Over the last couple of years I’ve seen a fascinating trend in the media regarding the topic of prayer. There are fairly regular reports of Christian ministers and conservative evangelical Christians praying for someone’s harm or demise, usually a political figure that they hate (dislike is apparently too weak of a word when you’re moved to wish them dead). Here is the latest example that I saw on HTMLGiant this morning.
The most obvious first thought about this phenomena is “wow, how un-Christian”. It’s exactly this sort of thing that gives Christianity, and by association all religion, a bad name in popular culture. The media does not focus on the positive things that groups do to build bridges between communities—they tend to focus on this sort of thing. And from their perspective, why not? Outrage over hateful acts is more interesting than stories of people getting along, at least in our culture. Though the media doesn’t really know how to handle the latter effectively—whenever there is such a positive story, it ends up coming across as sentimental and sappy. But I digress—
The second thought that I have about this use of prayer-to-do-harm is how ironic it is, given that these same churches are very opposed to anything “magical” in nature. The logic of praying to harm your enemies is the same as the logic entailed in casting a spell. There is an assumption that your intention can become a “thing.” Regardless of whether you cast a circle and summon some elemental spirit, practice some nature magic ritual that draws in energies towards your intention, or sit with your hands folded and say, “please God do this for me”, it all amounts to the same thing. You are petitioning the Whole for your small part.
You may scoff at the idea, whether labeled prayer or magic. It’s a hubris-laden absurdity to think that you can make something like that occur just by praying for it (pride is still one of the seven deadly sins, isn’t it?). However, the idea is not as far-fetched as you might think. I am not suggesting that such prayer techniques will actually work, but there is some merit to the idea of a thought as a thing.

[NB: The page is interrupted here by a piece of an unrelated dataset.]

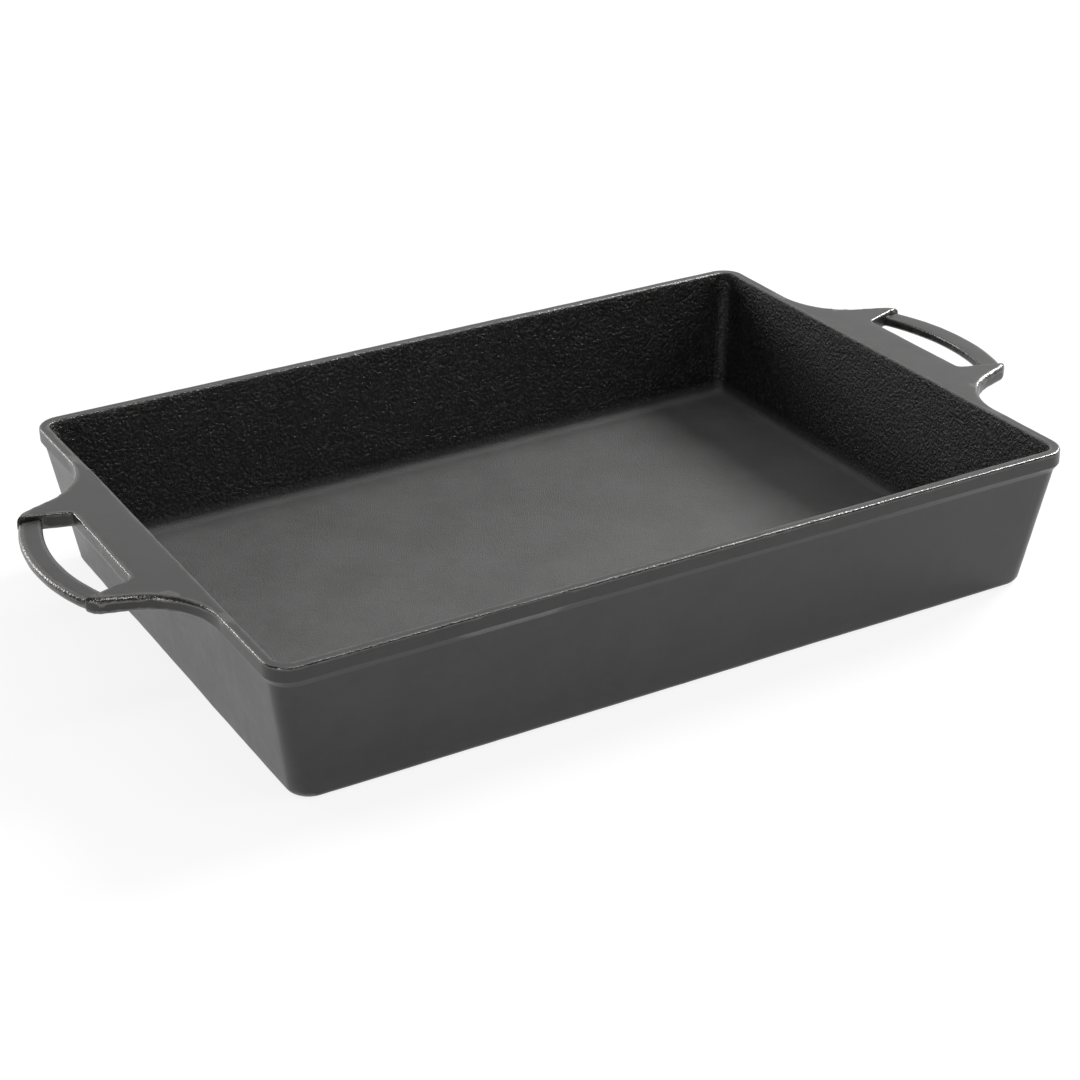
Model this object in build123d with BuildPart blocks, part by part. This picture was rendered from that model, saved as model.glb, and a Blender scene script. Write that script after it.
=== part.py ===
from build123d import *
import os
from math import asin, cos, degrees, radians, sin, sqrt, tan

os.makedirs("parts", exist_ok=True)

# Deep rectangular baking dish of cast iron with a loop handle at each short end.
# All sizes are millimetres. X runs along the dish, Y across it and Z up,
# from the middle of the flat base that the dish stands on.

# Dish, measured over the rim without the handles
rim_length = 338.0
rim_width = 238.6
dish_height = 59.5
rim_corner_radius = 10.0
rim_edge_chamfer = 0.8
mouth_edge_radius = 1.0
rim_land = 4.2

# Outside: an upright band below the rim, a short step inwards, then a leaning wall.
# Each inset is how far a level stands in from the rim's outer face.
band_height = 5.8
step_height = 2.8
step_inset = 1.8
base_inset = 9.4
wall_corner_radius = 8.5
base_edge_radius = 3.2

# Inside: the wall leans a little more than outside, so the casting thickens downwards
floor_thickness = 4.2
floor_inset = 14.0
mouth_corner_radius = 5.5
floor_corner_radius = 4.5
floor_fillet_radius = 3.5

# Loop handle: a plate level with the rim that flares out of it, narrows to two ears
# and thickens outwards. Reaches and offsets are measured out from the rim's outer face.
handle_reach = 41.2
handle_root_thickness = 5.5
handle_tip_thickness = 7.0
handle_underside_chamfer = 1.3
flare_radius = 32.5
side_taper = 20.5
ear_corner_radius = 9.5
ear_breadth = 5.4
ear_overhang = 0.4
root_offset = 2.0
root_embed = 2.6

# Finger slot through the plate, straight beside the dish and splayed at its ends
slot_offset = 15.2
slot_splay = 5.2
slot_corner_radius = 2.5
slot_edge_chamfer = 0.8

# Grip bar: bowed and rounded, between the ears and a little below their tops
grip_length = 71.2
grip_outer_radius = 98.2
grip_inner_radius = 93.6
grip_width = 9.1
grip_thickness = 4.4
grip_drop = 2.0
grip_top_radius = 1.5
grip_underside_chamfer = 1.4
grip_shoulder = 4.4
grip_embed = 1.6

rim_face = rim_length / 2
plate_level = Plane((rim_face, 0, dish_height))
grip_level = Plane((rim_face, 0, dish_height - grip_drop))
right_root = Plane((rim_face + root_offset, 0, 0), z_dir=(1, 0, 0))
left_root = Plane((-rim_face - root_offset, 0, 0), z_dir=(-1, 0, 0))
underside_height = dish_height - handle_tip_thickness
underside_slope = (handle_tip_thickness - handle_root_thickness) / handle_reach

# Outer face of the ears and inner face of the bar, two arcs about centres inside the dish
ear_centre = (handle_reach - grip_outer_radius, 0)
ear_radius = grip_outer_radius + ear_overhang
grip_inner_centre = (handle_reach - grip_width - grip_inner_radius, 0)

# The slot's splayed end runs on under the bar as far as the shoulder, and the plate's side
# passes that corner at the breadth of the ear, then sweeps round to meet the rim
slot_mouth = grip_inner_centre[0] + sqrt(grip_inner_radius**2 - (grip_length / 2) ** 2) + grip_shoulder
taper = radians(side_taper)
flare_run = flare_radius * (1 - sin(taper))
side_rise = (slot_mouth - flare_run) * tan(taper)
flare_start = grip_length / 2 + ear_breadth + side_rise + flare_radius * cos(taper)

# Cavity of the dish, from the floor to the mouth, with its floor edge rounded
with BuildPart() as cavity:
    for height, inset, corner in [
        (floor_thickness, floor_inset, floor_corner_radius),
        (dish_height, rim_land, mouth_corner_radius),
    ]:
        with BuildSketch(Plane.XY.offset(height)):
            RectangleRounded(rim_length - 2 * inset, rim_width - 2 * inset, corner)
    loft(ruled=True)
    fillet(cavity.faces().sort_by(Axis.Z)[0].edges(), radius=floor_fillet_radius)

# Handle plate at the positive end: its flared plan outline, running a little into the rim,
# with a chamfered lower edge and an underside that rises towards the root
with BuildPart() as handle_plate:
    with BuildSketch(plate_level) as plate_outline:
        with BuildLine():
            ear_circle = CenterArc(ear_centre, ear_radius, 0, 90, mode=Mode.PRIVATE)
            flare = CenterArc((flare_radius, flare_start), flare_radius, 180, 90 - side_taper)
            side = IntersectingLine(flare @ 1, flare % 1, ear_circle)
            CenterArc(ear_centre, ear_radius, 0, degrees(asin((side @ 1).Y / ear_radius)))
            Polyline(flare @ 0, (-root_embed, flare_start), (-root_embed, 0))
            mirror(about=Plane.XZ)
        make_face()
        fillet(plate_outline.vertices().group_by(Axis.X)[-1], radius=ear_corner_radius)
    extrude(amount=-handle_tip_thickness)
    underside = handle_plate.faces().sort_by(Axis.Z)[0]
    chamfer(
        underside.edges().filter_by(lambda edge: edge.center().X > rim_face),
        length=handle_underside_chamfer,
    )
    with BuildSketch(Plane.XZ):
        with BuildLine():
            Polyline(
                (rim_face - root_embed, dish_height),
                (rim_face + 2 * handle_reach, dish_height),
                (rim_face + 2 * handle_reach, underside_height - handle_reach * underside_slope),
                (rim_face - root_embed, underside_height + (handle_reach + root_embed) * underside_slope),
                close=True,
            )
        make_face()
    extrude(amount=flare_start, both=True, mode=Mode.INTERSECT)

# Finger slot at the positive end, together with the room between the ears for the grip bar
with BuildPart() as finger_gap:
    with BuildSketch(plate_level) as gap_outline:
        with BuildLine():
            Polyline(
                (slot_offset, 0),
                (slot_offset, grip_length / 2 - slot_splay),
                (slot_mouth, grip_length / 2),
                (2 * handle_reach, grip_length / 2),
                (2 * handle_reach, 0),
            )
            mirror(about=Plane.XZ)
        make_face()
        fillet(gap_outline.vertices().group_by(Axis.X)[0], radius=slot_corner_radius)
    extrude(amount=-dish_height)
    with BuildSketch(plate_level):
        offset(gap_outline.sketch_local, amount=2 * slot_edge_chamfer, kind=Kind.INTERSECTION)
    extrude(amount=slot_edge_chamfer)
    chamfer(
        finger_gap.faces().filter_by(Axis.Z).sort_by(Axis.Z)[-2].inner_wires().edges(),
        length=slot_edge_chamfer,
    )

# Grip bar of the same handle: it keeps the ears' rounded outline a little way in,
# and both its ends run a little into the ears
with BuildPart() as grip_bar:
    with BuildSketch(grip_level):
        offset(plate_outline.sketch_local, amount=-ear_overhang)
        with Locations(grip_inner_centre):
            Circle(grip_inner_radius, mode=Mode.SUBTRACT)
        with Locations((handle_reach, 0)):
            Rectangle(
                2 * (handle_reach - slot_offset),
                grip_length + 2 * grip_embed,
                mode=Mode.INTERSECT,
            )
    extrude(amount=-grip_thickness)
    grip_faces = grip_bar.faces().filter_by(Axis.Z).sort_by(Axis.Z)
    fillet(grip_faces[-1].edges().filter_by(GeomType.CIRCLE), radius=grip_top_radius)
    grip_faces = grip_bar.faces().filter_by(Axis.Z).sort_by(Axis.Z)
    chamfer(grip_faces[0].edges().filter_by(GeomType.CIRCLE), length=grip_underside_chamfer)

# The whole casting: wall, step and band, then both plates, the cavity, slots and bars
with BuildPart() as casting:
    for height, inset, corner in [
        (0, base_inset, wall_corner_radius),
        (dish_height - band_height - step_height, step_inset, wall_corner_radius),
        (dish_height - band_height, 0, rim_corner_radius),
        (dish_height, 0, rim_corner_radius),
    ]:
        with BuildSketch(Plane.XY.offset(height)):
            RectangleRounded(rim_length - 2 * inset, rim_width - 2 * inset, corner)
    loft(ruled=True)
    fillet(casting.faces().sort_by(Axis.Z)[0].edges(), radius=base_edge_radius)
    add(handle_plate.part)
    mirror(handle_plate.part, about=Plane.YZ)
    add(cavity.part, mode=Mode.SUBTRACT)
    rim_top = casting.faces().sort_by(Axis.Z)[-1]
    chamfer(rim_top.outer_wire().edges(), length=rim_edge_chamfer)
    rim_top = casting.faces().sort_by(Axis.Z)[-1]
    fillet(rim_top.inner_wires().edges(), radius=mouth_edge_radius)
    add(finger_gap.part, mode=Mode.SUBTRACT)
    mirror(finger_gap.part, about=Plane.YZ, mode=Mode.SUBTRACT)
    add(grip_bar.part)
    mirror(grip_bar.part, about=Plane.YZ)

# The tub, with the shallow roots of both handles
with BuildPart() as dish_body:
    add(casting.part)
    split(bisect_by=right_root, keep=Keep.BOTTOM)
    split(bisect_by=left_root, keep=Keep.BOTTOM)
dish_body.part.label = "dish_body"
export_step(dish_body.part, "parts/dish_body.step")

# The handle beyond each root
with BuildPart() as right_handle:
    add(casting.part)
    split(bisect_by=right_root, keep=Keep.TOP)
right_handle.part.label = "right_handle"
export_step(right_handle.part, "parts/right_handle.step")

with BuildPart() as left_handle:
    add(casting.part)
    split(bisect_by=left_root, keep=Keep.TOP)
left_handle.part.label = "left_handle"
export_step(left_handle.part, "parts/left_handle.step")
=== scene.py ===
import bmesh
import bpy
import math
import numpy as np
from mathutils import Matrix, Vector
from mathutils.geometry import delaunay_2d_cdt


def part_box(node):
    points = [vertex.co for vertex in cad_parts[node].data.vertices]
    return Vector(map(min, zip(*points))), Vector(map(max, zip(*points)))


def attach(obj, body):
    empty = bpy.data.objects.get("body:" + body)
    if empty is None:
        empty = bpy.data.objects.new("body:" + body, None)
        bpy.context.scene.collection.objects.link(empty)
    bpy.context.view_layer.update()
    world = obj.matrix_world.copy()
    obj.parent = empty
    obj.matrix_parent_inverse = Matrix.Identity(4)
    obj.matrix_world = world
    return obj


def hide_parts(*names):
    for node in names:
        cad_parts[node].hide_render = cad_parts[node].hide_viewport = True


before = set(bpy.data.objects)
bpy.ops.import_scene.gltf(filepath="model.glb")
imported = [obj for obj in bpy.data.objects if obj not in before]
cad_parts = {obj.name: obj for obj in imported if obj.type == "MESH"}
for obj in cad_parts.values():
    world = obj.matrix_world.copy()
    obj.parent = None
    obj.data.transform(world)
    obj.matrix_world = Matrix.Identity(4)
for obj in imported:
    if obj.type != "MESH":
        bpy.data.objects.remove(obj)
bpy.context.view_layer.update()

MM = 0.001

# Sizes of the casting in millimetres, as it is made
HALF_LENGTH = 169.0
HALF_WIDTH = 119.3
HEIGHT = 59.5
RIM_CORNER = 10.0
BAND_FOOT = 53.7
STEP_INSET = 1.8
STEP_FOOT = 50.9
BASE_INSET = 9.4
WALL_CORNER = 8.5
BASE_EDGE = 3.2
LAND = 4.2
MOUTH_CORNER = 5.5
FLOOR_INSET = 14.0
FLOOR_TOP = 4.2
FLOOR_CORNER = 4.5
FLOOR_FILLET = 3.8
ROOT_INSET = 1.2
PLATE_ROOT = 5.5
PLATE_GROWTH = 1.5
REACH = 41.2
FLARE_RADIUS = 32.5
FLARE_START = 74.56
SIDE_TAPER = math.radians(20.5)
EAR_CENTRE = np.array([-57.0, 0.0])
EAR_RADIUS = 98.6
EAR_CORNER = 8.6
EAR_OVERHANG = 0.4
EAR_TIP = 36.5
SLOT_SIDE = 15.2
SLOT_MOUTH = 29.5
SLOT_CORNER = 2.5
SLOT_SPLAY = 5.2
SHOULDER = 0.9
GRIP_HALF = 35.6
GRIP_DROP = 2.0
GRIP_BASE = 6.2
GRIP_INNER = 93.6
GRIP_CENTRE = -61.5
GRIP_EMBED = 2.4

# How far edges are turned over: the rim's, those of a handle's side and ear, and the four of its bar
EDGE = 0.9
FAR_EDGE = 1.1
NEAR_EDGE = 2.1
UNDER_EDGE = 1.55
TIP_EDGE = GRIP_DROP + 0.3
SLOT_UNDER_EDGE = 0.8
BAR_OUTER_TOP = 1.8
BAR_INNER_TOP = 1.1
BAR_INNER_LOW = 1.4
BAR_OUTER_LOW = 2.1
ROOT_LINE = np.append(np.arange(0, FLARE_START - 1, 3.0), FLARE_START)
TURN = [math.radians(a) for a in (0, 12, 26, 42, 58, 74, 90)]


# Camera

def place_camera(bearing, height_angle, roll, right, down, away, lens):
    """Camera by the two angles it looks from, its roll, and where the origin lies in its view."""
    back = Vector((
        math.sin(bearing) * math.cos(height_angle),
        -math.cos(bearing) * math.cos(height_angle),
        math.sin(height_angle),
    ))
    level = (-back).cross(Vector((0, 0, 1))).normalized()
    upright = level.cross(-back)
    side = level * math.cos(roll) + upright * math.sin(roll)
    top = upright * math.cos(roll) - level * math.sin(roll)
    camera = bpy.data.objects.new("camera", bpy.data.cameras.new("camera"))
    camera.data.lens = lens
    camera.data.sensor_width = 36
    camera.data.clip_start = 0.05
    camera.data.clip_end = 30
    turn = Matrix((side, top, back)).transposed().to_4x4()
    spot = back * away - side * right + top * down
    camera.matrix_world = Matrix.Translation(spot) @ turn
    bpy.context.scene.collection.objects.link(camera)
    bpy.context.scene.camera = camera


place_camera(
    bearing=-0.50950, height_angle=0.46673, roll=-0.01612,
    right=1.2967 * MM, down=11.463 * MM, away=985.82 * MM, lens=80.657,
)


# Mesh helpers

def unit(v):
    return v / np.linalg.norm(v)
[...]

When I was younger (20 years younger, come to think of it), I was fascinated by the idea of thoughts-as-things. I used to play around with creating these sort of blobs of concentrated energy that were focused on a specific purpose that I’d created myself. Interestingly enough, they worked—and the thought became so real at some point, you could reach out your hand and feel the ball of energy. The problem is that they require a lot of energy, and often generate little return. In short, it’s as much of a waste of time as sitting around trying to move stuff with your mind.
People can create such “thoughtforms” without even realizing it. My own mother has done this, though she’s in denial that this is what she’s actually done. For years and years now she has been plagued at night by some “thing” that hovers near her bed. You can actually hear it breathing or making a popping sound—I got to experience this once. I could tell right away that this is what it was—it follows her from place to place (we were in North Carolina at the time I heard it), and it only centers around her. My mother is an Olympic-level worrier, and what I sense is that it’s basically this composite of all the negativity she projects on her sleepless nights. You may say, “Oh, but all mothers do that.” To a degree, yes. This happens to be an unusually high degree. And the psyche is a powerful and mysterious thing.
Usually the effects of thoughts are cumulative over time. If you have a goal or wish, you may see the fruits of that wish many years later, partially through effort (as the saying goes, you can’t expect to win the lottery if you don’t buy a ticket), and partially through the thought process that can form the wish into a reality. You may be skeptical, but I’ve seen it happen enough times to be satisfied that this happens at least some of the time. If underneath it all reality is just a unified energy state, and what we experience is an illusion or hologram dictated by our point of view (see “Smoke and Mirrors” post on how we “create” the universe), then why wouldn’t we be able to shape the nature of that illusion to some degree?
In the Hindu religion, there is no such thing as a prayer for an individual. If someone dies in your house and the swami comes to pray for them, the swami will pray for the whole world, not just the person who died. Why? Because everyone is connected to everyone and everything else. To say “I’m going to pray for you, but not you” makes no sense, because on some level, there is no difference between “you” and what you perceive as “not you”. We also talk about the idea of “karma”—one’s good or bad actions (or inaction) having consequences—though it’s not a unique idea to Hinduism. Even Christianity suggest that you “will reap what you sow”. What I have found is that if one is going to dedicate a lot of brain space to a goal, it is best to do so with some humility and consideration for the rest of the world. What might be good for you might be harmful to someone else. In the end, going with the flow will still get you farther than such mental gyrations—some part of you already knows where it’s going, if you just pay attention.
So, I fail to understand supposed Christians who spend any part of their prayer life trying to harm others. It’s a little like Monty Python’s “Palestinian suicide squad”—they say “take that!” and proceed to kill themselves. (“That really showed ‘em, eh?”) If your actions come back to you, it’s not particularly smart to expend your energy trying to harm someone else for your selfish concerns. You’re probably not going to affect them, though you are likely to screw up your own life. But you have to be pretty screwed up, or at least not particularly bright, to consider such a strategy in the first place.